Well today’s New York Times reports that this was all a cunning trick.
Not one permit was issued and the poor sods who naively applied were instead arrested. Mr Ji Suzam 58, a native of Fujian province, who applied to protest at the Purple Bamboo Park, one of three designated areas, was instead given three years in the slammer.

Two old ducks in their 70s , pissed off about paltry compensation for land taken for the games, and who similarly applied, had been earlier sentenced to “re-education through labour”.

Nice work Jacques.

Ladies Golf takes the Cake

First published on Crew.org forum 28 August 2008
So long as the dreadful President Emeritus Juan Antonio Samaranch continues to tread it’s corridors, the Olympic movement can be expected to serve up such Leni Reisenthal-ish images as the jack-booted Chinese guards folding the Olympic flag.

But while, in my experience, there has always been a propensity for sporting officials to emulate the habits and behaviour of the late lamented Fuhrer, the latest move by the Ladies Professional Golf Association takes the cake.

While it purports to be an International body, with part of it’s circuit played in Mexico, Japan, and South Africa, the LPGA is essentially a US institution.

But that hardly justifies the recent xenophobic edict from the storm-troopers of the Ladies Committee - that all players must pass an English language test by 2009 and, meanwhile, newcomers need not apply until they can ‘’spikka da inglees’.

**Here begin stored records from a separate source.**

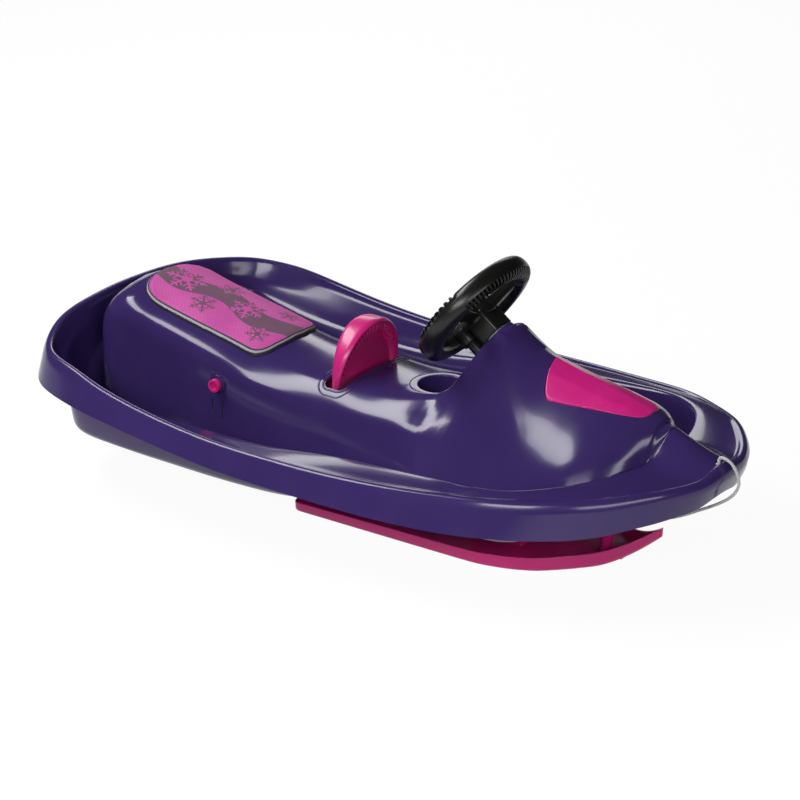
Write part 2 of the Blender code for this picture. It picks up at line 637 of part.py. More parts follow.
def ski_half_width(x):
    """Half-width of the ski at x: parallel behind, then an arch to the pointed tip."""
    xs = (SKI_REAR, 0.16, 0.20, 0.238, 0.280, 0.306, 0.325, 0.350, 0.385, SKI_TIP)
    ys = (1.0, 1.0, 0.995, 0.94, 0.80, 0.62, 0.47, 0.35, 0.17, 0.012)
    return SKI_HALF_WIDTH * smooth(xs, ys, x)


def ski_rise(x):
    """Height of the ski's underside at x."""
    share = max(0.0, x - SKI_RISE_START) / (SKI_TIP - SKI_RISE_START)
    return SKI_TIP_RISE * share ** 1.8


def ski_mesh():
    """Open tray with a flat floor, low walls and a drawn-up tip."""
    stations = (SKI_REAR, SKI_REAR + 0.004, SKI_REAR + 0.016, 0.05, 0.16, 0.20, 0.238, 0.262, 0.280, 0.294,
                0.306, 0.316, 0.325, 0.337, 0.350, 0.367, 0.385, 0.402, SKI_TIP)
    rings = []
    for x in stations:
        half = ski_half_width(x)
        if x < SKI_REAR + 0.01:
            half -= 0.012 if x == SKI_REAR else 0.0045
        base = ski_rise(x)
        inner = max(half - SKI_WALL, half * 0.3)
        slim = max(half - 0.0045, half * 0.5)
        end = x <= SKI_REAR or x >= SKI_TIP
        depth = SKI_DEPTH + (SKI_FRONT_DEPTH - SKI_DEPTH) * (x - SKI_REAR) / (SKI_TIP - SKI_REAR)
        floor = base + (depth - 0.0005 if end else SKI_FLOOR)
        top = base + depth
        ring = [(x, -slim, base), (x, -half, base + 0.003), (x, -half - 0.001, top),
                (x, -inner - 0.0005, top), (x, -inner, floor), (x, 0.0, floor)]
        ring += [(a, -b, c) for a, b, c in ring[:-1][::-1]]
        rings.append(ring)
    first, last = rings[0], rings[-1]
    rings.insert(1, [(first[0][0] + SKI_WALL, y, z) for _, y, z in first])
    rings.insert(-1, [(last[0][0] - 0.006, y * 1.6, z - 0.0025) for _, y, z in last])
    return loft("front_ski", rings)


def build_ski(looks):
    """Ski with post and bracket, mast, kingpin and what fastens them, on the kingpin's axis."""
    axis = empty("ski_axis", (KINGPIN_X, 0.0, 0.0))
    back = empty("ski_origin", (-KINGPIN_X, 0.0, 0.0))
    back.parent = axis
    ski = add_object("front_ski", ski_mesh(), looks["pink"], back)
    post = ((POST_RADIUS + 0.003, 0.002), (POST_RADIUS, 0.012), (POST_RADIUS, POST_TOP))
    join(ski, turned("post", post, 24, (KINGPIN_X, 0.0)), back)
    rear = MAST_X - BRACKET_LENGTH / 2
    front = MAST_X + BRACKET_LENGTH / 2
    outline = ((rear - 0.010, 0.002), (front + 0.008, 0.002), (front, BRACKET_TOP), (rear, BRACKET_TOP))
    join(ski, extruded("bracket", outline, -BRACKET_HALF_WIDTH, BRACKET_HALF_WIDTH, "Y"), back)
    for side in (1, -1):
        join(ski, box("tip_rib", (0.368, min(side * 0.001, side * 0.026), ski_rise(0.369) + 0.001),
                      (0.3705, max(side * 0.001, side * 0.026), ski_rise(0.369) + 0.0125)), back)
    cut(ski, turned("post_bore", ((KINGPIN_RADIUS + GAP, 0.010), (KINGPIN_RADIUS + GAP, POST_TOP + 0.01)), 16,
                    (KINGPIN_X, 0.0)), back)
    screws = [MAST_X - 0.021, MAST_X + 0.021]
    for x in screws:
        bore = ((SCREW_RADIUS + GAP, BRACKET_TOP - 0.017), (SCREW_RADIUS + GAP, BRACKET_TOP + 0.01))
        cut(ski, turned("screw_bore", bore, 12, (x, 0.0)), back)
    build_mast(looks, back, screws)
    build_kingpin(looks, back)
    return axis


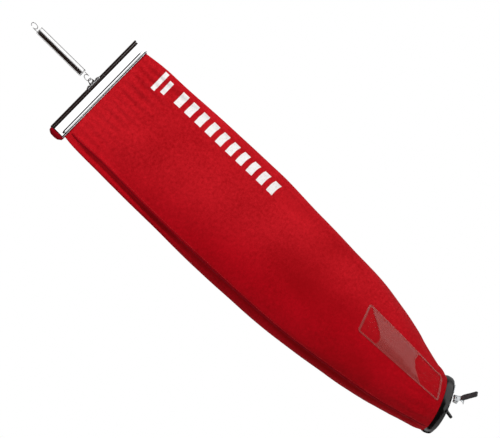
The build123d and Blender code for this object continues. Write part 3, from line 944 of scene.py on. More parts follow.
# ---- Slide clip --------------------------
@dataclass
class SlideClip:
    """Folded chrome channel with a pressed bead, and the hanger tab riveted to it."""

    finishes: Finishes
    sheet: float = 0.8 * MM
    radius: float = 6.1 * MM
    axis_height: float = -133.0 * MM
    mouth_height: float = -150.5 * MM
    mouth_half: float = 2.6 * MM
    lip_flare: float = 1.3 * MM
    lip_drop: float = 2.0 * MM
    bead_half: float = 2.0 * MM
    bead_reach: float = 88.0 * MM
    bead_height: float = 2.4 * MM
    bead_rise: float = 0.7 * MM
    tab_sheet: float = 1.2 * MM
    tab_half: float = 13.0 * MM
    hole_height: float = -121.75 * MM
    rivet_place: float = 9.0 * MM

    def wall_tilt(self) -> float:
        """Angle below the horizontal at which a wall leaves the rolled top, in radians."""
        drop = self.axis_height - self.mouth_height
        return math.pi / 2 - math.atan2(self.mouth_half,
                                        drop) - math.acos(self.radius / math.hypot(self.mouth_half, drop))

    def profile(self) -> list[tuple[float, float]]:
        """Middle line of the channel's sheet, from the back lip over the top to the front lip."""
        tilt = math.degrees(self.wall_tilt())
        roll = arc((0, self.axis_height), self.radius, -tilt, 180 + tilt, 40)
        share = np.linspace(0, 1, 40)[1:]
        foot = (-self.mouth_half, self.mouth_height)
        front = [(roll[-1][0] + (foot[0] - roll[-1][0]) * s, roll[-1][1] + (foot[1] - roll[-1][1]) * s)
                 for s in share]
        lip = [(-self.mouth_half - self.lip_flare * s ** 1.6, self.mouth_height - self.lip_drop * s)
               for s in np.linspace(0, 1, 6)[1:]]
        curl = [(lip[-1][0] - 0.35 * MM, lip[-1][1] - 0.15 * MM)]
        front_lip = lip + curl
        back_lip = [(-y, z) for y, z in reversed(front_lip)]
        back_wall = [(self.mouth_half, self.mouth_height)]
        return back_lip + back_wall + roll + front + front_lip

    def channel(self) -> Object:
        """Model the channel and press the bead into its front wall."""
        low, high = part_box("clip_channel")
        steps = 95
        length = high[0] - low[0]
        points = [(low[0], y, z) for y, z in self.profile()]
        piece = extrude_chain("clip_body", points, [(length / steps, 0, 0)] * steps)
        tilt = self.wall_tilt()
        normal = np.array([0.0, -math.cos(tilt), -math.sin(tilt)])
        along = np.array([0.0, -math.sin(tilt), math.cos(tilt)])
        foot = np.array([0.0, -self.mouth_half, self.mouth_height])
        mesh = coordinates(piece)
        height = (mesh - foot) @ along - self.bead_height
        beyond = np.maximum(np.abs(mesh[:, 0]) - (self.bead_reach - self.bead_half), 0.0)
        distance = np.hypot(height, beyond)
        lift = np.clip((self.bead_half * 1.15 - distance) / (self.bead_half * 0.7), 0, 1)
        lift = lift * lift * (3 - 2 * lift)
        on_front = (mesh[:, 1] < -self.mouth_half * 0.9) & (mesh[:, 2] < self.axis_height)
        mesh += (normal[None, :] * (lift * on_front * self.bead_rise)[:, None])
        move_points(piece, mesh)
        thicken(piece, self.sheet)
        tidy_mesh(piece)
        bevel(piece, 0.16 * MM)
        smooth(piece, 40.0)
        return piece

    def tab(self) -> Object:
        """Model the hanger tab: a saddle on the rolled top and an upright ear."""
        saddle_radius = self.radius + self.sheet / 2 + self.tab_sheet / 2
        line = [(-self.tab_half, y, z) for y, z in arc((0, self.axis_height), saddle_radius, 48, 132, 22)]
        saddle = extrude_chain("clip_tab", line, [(self.tab_half / 6, 0, 0)] * 12)
        thicken(saddle, self.tab_sheet)
        top = self.axis_height + saddle_radius
        ear = lug("clip_tab_ear", 2.5 * MM, 4.3 * MM, (6.3 * MM, self.hole_height - top), self.tab_sheet)
        place(ear, Matrix.Translation((0, 0, self.hole_height)))
        piece = join(saddle, ear)
        bevel(piece, 0.25 * MM)
        smooth(piece)
        return piece

    def build(self) -> None:
        """Model, place and dress the clip."""
        dress(self.channel(), self.finishes.chrome, "clip", "clip_chrome", "clip_channel")
        dress(self.tab(), self.finishes.chrome, "clip", "clip_chrome", "clip_hanger_tab")
        top = self.axis_height + self.radius + self.sheet / 2 + self.tab_sheet
        rivets = [domed_rivet(f"clip_rivet_{side}", 2.4 * MM, 0.9 * MM, 1.5 * MM) for side in ("left", "right")]
        for rivet, spot in zip(rivets, (-self.rivet_place, self.rivet_place)):
            place(rivet, Matrix.Translation((spot, 0, top)))
        dress(join(*rivets), self.finishes.rivet, "clip", "rivet_steel", "tab_rivets")


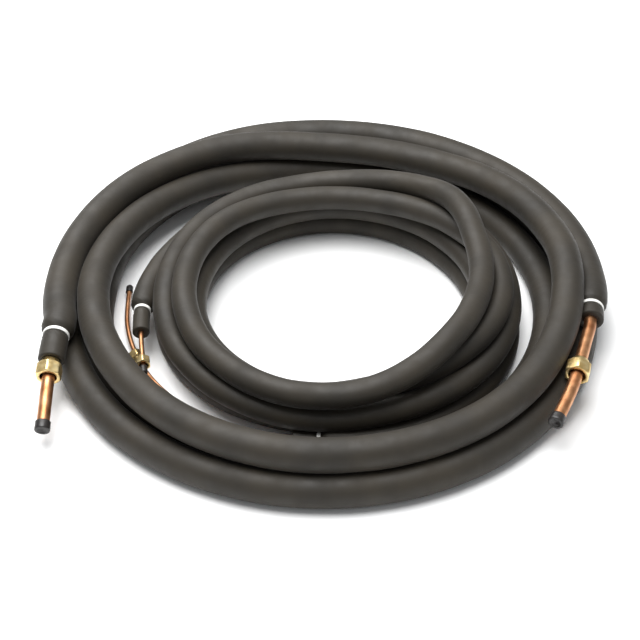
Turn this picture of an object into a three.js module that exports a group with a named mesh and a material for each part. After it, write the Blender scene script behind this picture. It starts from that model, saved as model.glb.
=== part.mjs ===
// A mini split line set: two copper refrigerant lines in foam sleeves, each wound into a flat coil.
// Sizes are in millimetres and +Z is up. The origin is on the floor at the middle of the set, and the front,
// where the photograph is taken from, is towards -Y. Both ends of each line are bare tube with a loose flare
// nut and a cap, and a tie draws the foam in behind each of them.
import * as THREE from 'three';
import { mergeVertices } from 'three/addons/utils/BufferGeometryUtils.js';

// Suction line: 5/8 in copper in half-inch foam
const SUCTION_TUBE_OD = 15.88;
const SUCTION_TUBE_WALL = 0.8;
const SUCTION_FOAM_WALL = 12.7;
const SUCTION_COIL_RADIUS = 324.5;

// Liquid line: 1/4 in copper in half-inch foam, coiled inside the other about a middle of its own
const LIQUID_TUBE_OD = 6.35;
const LIQUID_TUBE_WALL = 0.8;
const LIQUID_FOAM_WALL = 12.7;
const LIQUID_COIL_RADIUS = 212;
const LIQUID_COIL_X = 13;
const LIQUID_COIL_Y = -35;

// Fits between pieces
const FOAM_FIT = 0.3;
const LAP_CLEARANCE = 1;
const NUT_FIT = 0.6;
const CAP_FIT = 0.6;
const TIE_FIT = 0.3;

// Ties, pulled tight round the foam near each end of it
const TIE_WIDTH = 4.8;
const TIE_THICKNESS = 1.2;
const TIE_BITE = 1.2;
const TIE_WAIST = 3;
const TIE_SHOULDER = 9;

// How much narrower the foam is beyond its tie, across
const SUCTION_SQUEEZE = 8.2;
const LIQUID_SQUEEZE = 9.8;

// Flare nuts: across flats, whole length, round neck and threaded mouth
const SUCTION_NUT = { flats: 29, length: 25, hexLength: 18, neckWall: 3, threadBore: 20.6, mouthDepth: 14 };
const LIQUID_NUT = { flats: 17, length: 16, hexLength: 11.5, neckWall: 2.2, threadBore: 10.2, mouthDepth: 9 };
const NUT_CHAMFER = 1.2;

// Push-on end caps
const CAP_WALL = 1.1;
const CAP_END = 3;
const CAP_SKIRT = 9;
const CAP_RECESS = 1.2;
const CAP_ROUND = 0.8;

// Facets
const SUCTION_SLEEVE_SIDES = 12;
const LIQUID_SLEEVE_SIDES = 10;
const SUCTION_TUBE_SIDES = 8;
const LIQUID_TUBE_SIDES = 6;
const STATIONS_PER_TURN = 24;
const TURNED_SIDES = 12;

// How far a free span of line falls: the change of its slope for each millimetre of length
const SUCTION_SAG = 0.0006;
const LIQUID_SAG = 0.0011;
const SETTLING_SWEEPS = 500;

// A lap lies beside another, and not on it, where it is a full width away to within this
const BESIDE = 0.02;

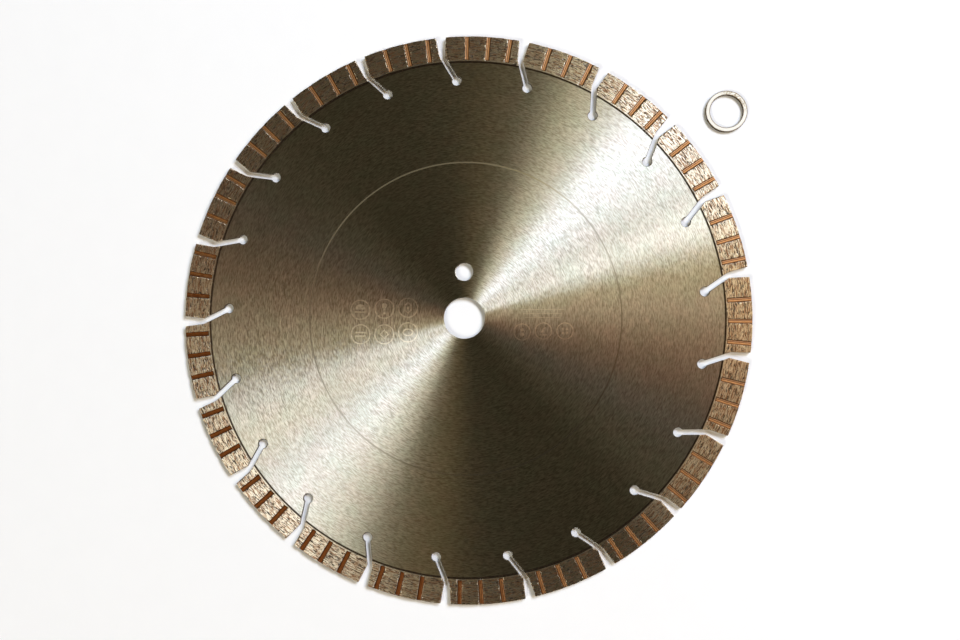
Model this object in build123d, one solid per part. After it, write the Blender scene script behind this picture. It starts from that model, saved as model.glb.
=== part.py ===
from build123d import *
import math
import os

# Laser-welded segmented diamond blade for masonry and concrete saws, 350 mm,
# with its loose reducing ring lying flat beside it.
# Millimetres. Origin on the bore axis at the blade's mid-plane, +Z along the
# bore axis, +Y towards the drive-pin hole. The blade lies flat, so the
# surface under it is at z = -SEG_T / 2.

# ---- driving dimensions -------------------------------------------------
BLADE_D = 350.0          # cutting diameter over the segments
WELD_R = 159.2           # radius of the butt joint between core and segments
CORE_T = 2.2             # steel centre thickness
SEG_T = 3.2              # segment thickness: 0.5 mm side clearance each side
BORE_D = 25.4            # arbor bore
BORE_CH = 0.2            # chamfer at both mouths of the bore
PIN_D = 11.0             # drive-pin hole
PIN_Y = 28.5             # drive-pin hole's centre, from the bore axis
PIN_CH = 0.2
N_SEG = 21               # segments, and gullet slots between them
SLOT_0 = 6.19            # angle of slot 1's relief hole, degrees from +X
PITCH = 360.0 / N_SEG
RELIEF_R = 147.45        # radius of the stress-relief holes' pitch circle
RELIEF_D = 5.9           # stress-relief hole at the slot's end
SLOT_W = 3.3             # width of the slot, square to it
SLOT_LEAN = 28.9         # slot's lean from the radius, degrees

ETCH_R = 96.4            # etched circle, on both faces
ETCH_W = 0.9
ETCH_DEPTH = 0.04

# segment ends, in a slot's own frame: x tangential, clockwise positive, and
# y radial through the relief hole
END_CW = [(-6.00, 174.90), (-6.80, 163.00), (-4.46, 159.14)]     # end of the segment clockwise of the slot
END_CCW = [(-12.25, 174.57), (-10.25, 163.00), (-8.23, 158.99)]  # end of the segment counter-clockwise of it

GROOVE_OFFS = (2.45, 6.905, 11.36)   # grooves, degrees clockwise from the slot
GROOVE_W = 2.65
GROOVE_R0 = 160.3        # the grooves stop in the diamond-free foot
GROOVE_DEPTH = 0.75
COPPER_T = 0.35          # copper layer on the groove's floor

BEAD_IN = 0.50           # weld bead's leg along the core's face
BEAD_UP = 0.28           # weld bead's leg up the segment's foot
BEAD_END = 0.35          # bead stops this far short of the slot, mm

RING_OD = 25.3           # reducing ring: 25.4 mm bore down to a 20 mm arbor
RING_ID = 20.0
RING_T = 2.0
RING_CH = 0.2
RING_XY = (160.5, 126.3)  # where it lies beside the blade

RIM_R = BLADE_D / 2
Z_FLOOR = -SEG_T / 2

os.makedirs("parts", exist_ok=True)


def slot_angle(k):
    return SLOT_0 + k * PITCH


def local_to_world(k, x, y):
    """A point of slot k's own frame, in the blade's frame."""
    a = math.radians(slot_angle(k))
    return (y * math.cos(a) + x * math.sin(a), y * math.sin(a) - x * math.cos(a))


def on_radius(p, r):
    """p moved along its own radius on to radius r."""
    s = r / math.hypot(p[0], p[1])
    return (p[0] * s, p[1] * s)


def arc_mid(p, q, r):
    """Point at the middle of the short arc of radius r from p to q."""
    return on_radius(((p[0] + q[0]) / 2, (p[1] + q[1]) / 2), r)


def save(shape, name):
    shape.label = name
    export_step(shape, "parts/%s.step" % name)
    sol = shape.solids()
    print("%-20s %2d solid(s) %10.2f mm3" % (name, len(sol), sum(s.volume for s in sol)))


# ---- steel centre -------------------------------------------------------
core = extrude(Circle(WELD_R), amount=CORE_T / 2, both=True)

lean = math.radians(SLOT_LEAN)
SLOT_LEN = 22.0          # reaches past the core's edge
cutters = []
for k in range(N_SEG):
    hx, hy = local_to_world(k, 0.0, RELIEF_R)
    hole = Pos(hx, hy, 0) * Cylinder(RELIEF_D / 2, CORE_T + 2)
    # the slot leaves the relief hole leaning counter-clockwise of the radius
    out = math.radians(slot_angle(k)) + lean
    cx = hx + SLOT_LEN / 2 * math.cos(out)
    cy = hy + SLOT_LEN / 2 * math.sin(out)
    slot = Pos(cx, cy, 0) * Rot(0, 0, math.degrees(out)) * Box(SLOT_LEN, SLOT_W, CORE_T + 2)
    cutters += [hole, slot]
core = core - cutters

core = core - Cylinder(BORE_D / 2, CORE_T + 2)
core = core - Pos(0, PIN_Y, 0) * Cylinder(PIN_D / 2, CORE_T + 2)
for side in (1, -1):
    zf = side * CORE_T / 2
    for (x, y, r, c) in ((0, 0, BORE_D / 2, BORE_CH), (0, PIN_Y, PIN_D / 2, PIN_CH)):
        cone = Cone(r - 1.0 if side > 0 else r + c, r + c if side > 0 else r - 1.0, c + 1.0)
        core = core - Pos(x, y, zf - side * (c + 1.0) / 2) * cone

etch = extrude(Circle(ETCH_R + ETCH_W / 2) - Circle(ETCH_R - ETCH_W / 2), amount=1.0)
core = core - Pos(0, 0, CORE_T / 2 - ETCH_DEPTH) * etch
core = core - Pos(0, 0, -CORE_T / 2 + ETCH_DEPTH - 1.0) * etch
save(core, "core")

# ---- segments, copper-filled grooves, weld beads ------------------------
beads = []
for k in range(N_SEG):
    # segment k+1 lies clockwise of slot k, between it and slot k-1
    a = [on_radius(local_to_world(k, *END_CW[0]), RIM_R),
         local_to_world(k, *END_CW[1]),
         on_radius(local_to_world(k, *END_CW[2]), WELD_R)]
    b = [on_radius(local_to_world(k - 1, *END_CCW[0]), RIM_R),
         local_to_world(k - 1, *END_CCW[1]),
         on_radius(local_to_world(k - 1, *END_CCW[2]), WELD_R)]
    outline = [
        Line(a[0], a[1]), Line(a[1], a[2]),
        ThreePointArc(a[2], arc_mid(a[2], b[2], WELD_R), b[2]),
        Line(b[2], b[1]), Line(b[1], b[0]),
        ThreePointArc(b[0], arc_mid(a[0], b[0], RIM_R), a[0]),
    ]
    blank = extrude(make_face(Wire(outline)), amount=SEG_T / 2, both=True)

    grooves, fills = [], []
    glen = RIM_R + 3.0 - GROOVE_R0
    rmid = GROOVE_R0 + glen / 2
    for off in GROOVE_OFFS:
        t = math.radians(slot_angle(k) - off)
        place = Pos(rmid * math.cos(t), rmid * math.sin(t), 0) * Rot(0, 0, math.degrees(t))
        for side in (1, -1):
            z0 = SEG_T / 2 - GROOVE_DEPTH
            grooves.append(place * Pos(0, 0, side * (z0 + 1.0)) * Box(glen, GROOVE_W, 2.0))
            fills.append(place * Pos(0, 0, side * (z0 + COPPER_T / 2)) * Box(glen, GROOVE_W, COPPER_T))
    segment = blank - grooves
    save(segment, "segment_%02d" % (k + 1))

    copper = [s for f in fills for s in (blank & f).solids()]
    save(Compound(children=copper), "copper_inlays_%02d" % (k + 1))

    # weld bead in the corner between core face and segment foot, both faces
    a_ang = math.degrees(math.atan2(a[2][1], a[2][0]))
    b_ang = math.degrees(math.atan2(b[2][1], b[2][0]))
    trim = math.degrees(BEAD_END / WELD_R)
    span = (a_ang - b_ang) % 360.0 - 2 * trim
    for side in (1, -1):
        tri = make_face(Polyline(
            (WELD_R - BEAD_IN, 0, side * CORE_T / 2),
            (WELD_R, 0, side * CORE_T / 2),
            (WELD_R, 0, side * (CORE_T / 2 + BEAD_UP)),
            (WELD_R - BEAD_IN, 0, side * CORE_T / 2)))
        bead = revolve(tri, Axis.Z, span)
        beads += (Rot(0, 0, b_ang + trim) * bead).solids()
save(Compound(children=beads), "weld_beads")

# ---- reducing ring ------------------------------------------------------
ring_face = make_face(Polyline(
    (RING_ID / 2, 0, RING_CH), (RING_ID / 2 + RING_CH, 0, 0),
    (RING_OD / 2 - RING_CH, 0, 0), (RING_OD / 2, 0, RING_CH),
    (RING_OD / 2, 0, RING_T - RING_CH), (RING_OD / 2 - RING_CH, 0, RING_T),
    (RING_ID / 2 + RING_CH, 0, RING_T), (RING_ID / 2, 0, RING_T - RING_CH),
    (RING_ID / 2, 0, RING_CH)))
ring = Pos(RING_XY[0], RING_XY[1], Z_FLOOR) * revolve(ring_face, Axis.Z, 360)
save(ring, "reducing_ring")
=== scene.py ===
import math

import bpy
import bmesh
import numpy as np
from mathutils import Matrix, Vector
from mathutils.geometry import delaunay_2d_cdt


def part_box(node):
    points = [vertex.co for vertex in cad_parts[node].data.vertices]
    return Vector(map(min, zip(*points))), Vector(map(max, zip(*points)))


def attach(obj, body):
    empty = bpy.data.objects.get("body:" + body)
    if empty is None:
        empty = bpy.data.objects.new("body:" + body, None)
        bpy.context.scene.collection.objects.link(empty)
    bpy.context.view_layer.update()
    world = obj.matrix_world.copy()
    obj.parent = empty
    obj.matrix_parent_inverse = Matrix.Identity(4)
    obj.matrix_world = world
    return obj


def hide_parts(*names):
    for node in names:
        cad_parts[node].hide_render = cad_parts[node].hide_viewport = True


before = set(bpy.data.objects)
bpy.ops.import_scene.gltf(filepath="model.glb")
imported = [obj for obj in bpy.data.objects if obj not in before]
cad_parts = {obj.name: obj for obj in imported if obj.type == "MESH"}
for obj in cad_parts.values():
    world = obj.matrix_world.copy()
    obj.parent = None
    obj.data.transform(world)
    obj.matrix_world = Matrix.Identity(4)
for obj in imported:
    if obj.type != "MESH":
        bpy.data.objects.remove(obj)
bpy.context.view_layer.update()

MM = 0.001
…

The reason given is that players need to effectively tout their sponsors’ products - say stuff like “I owe my hole in one to Pepto-bismol” or, perhaps, “I couldn’t play 18 holes without my Depends!”
Leaving aside the obvious thought that few Americans could pass an English Test anyway, it will be interesting to see the reaction from the European Ladies. As a temporary resident of bilingual Canada, methinks the LPGA is heading for strife and ridicule.

And how long, I wonder, before yachting’s Cat 1 demands, in the interest of effective communication, that “All crew members will be required to pass an English proficiency Test”?